Now, with all this said, a fine primary source newspaper for researching the death and burial of Brother George Washington is known widely for another reason. The Ulster County Gazette, dated Saturday, January 4, 1800, is also the most copied and faked antique newspaper in history.

The Ulster Gazette was established in 1798 at Kingston, NY by Samuel Freer and his son, Samuel S. Freer and was printed until 1840 when Samuel S. died.

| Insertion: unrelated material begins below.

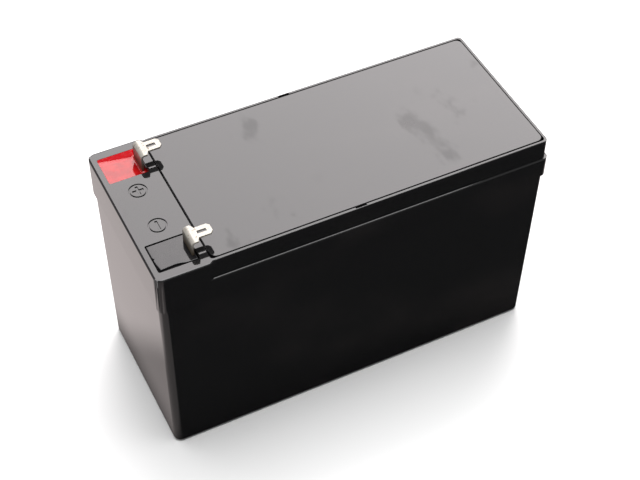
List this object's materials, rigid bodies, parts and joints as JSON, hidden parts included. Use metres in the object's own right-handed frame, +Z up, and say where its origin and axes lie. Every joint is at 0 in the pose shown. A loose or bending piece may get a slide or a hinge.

For Washington's death on December 14, 1799, the Freers reported the account in their newspaper on December 28, 1799 and on January 4 and 11, 1800.

R. J. Brown and the Newspaper Collectors Society of America have compiled a list of newspapers where a famous date and lead story have been copied from the original and reprinted many times over. (www.historybuff.com/library/refhotlist.html) These old copies are available through antique shops and auctions for research and general interest for the collector. For the purist of ephemera and antique newspapers the counterfeit artifact is greatly reduced in value and often considered worthless.

Only two original copies of the Ulster Gazette of January 4, 1800 are known to exist. Since the early 1800's apprentice printers have copied this particular issue to learn type setting, printed it for anniversary events of Washington' birth, and death, and to sell on patriotic holidays. Hundreds of thousands of copies were subsequently printed and are available with little search. Why so many copies? Probably because it would be a "relic" and "collectable" reminding us of the life and death of George Washington.

The New York Public Library has had so many calls on this paper, that in 1951 a publication authored by R.W.G. Vail called The Ulster County Gazette and its Illegitimate Offspring was distributed. Here Mr. Vail (1890 - 1966) collected and examined many different copies and compared these with the originals. You may need to acquire the booklet so that you may explain to a Brother when he shows you this rare newspaper he found in the attic with grandpa's books and is not convinced you really are the expert you claim to be! The newspaper is interesting reading and does belong in your Masonic collection. Have fun with it.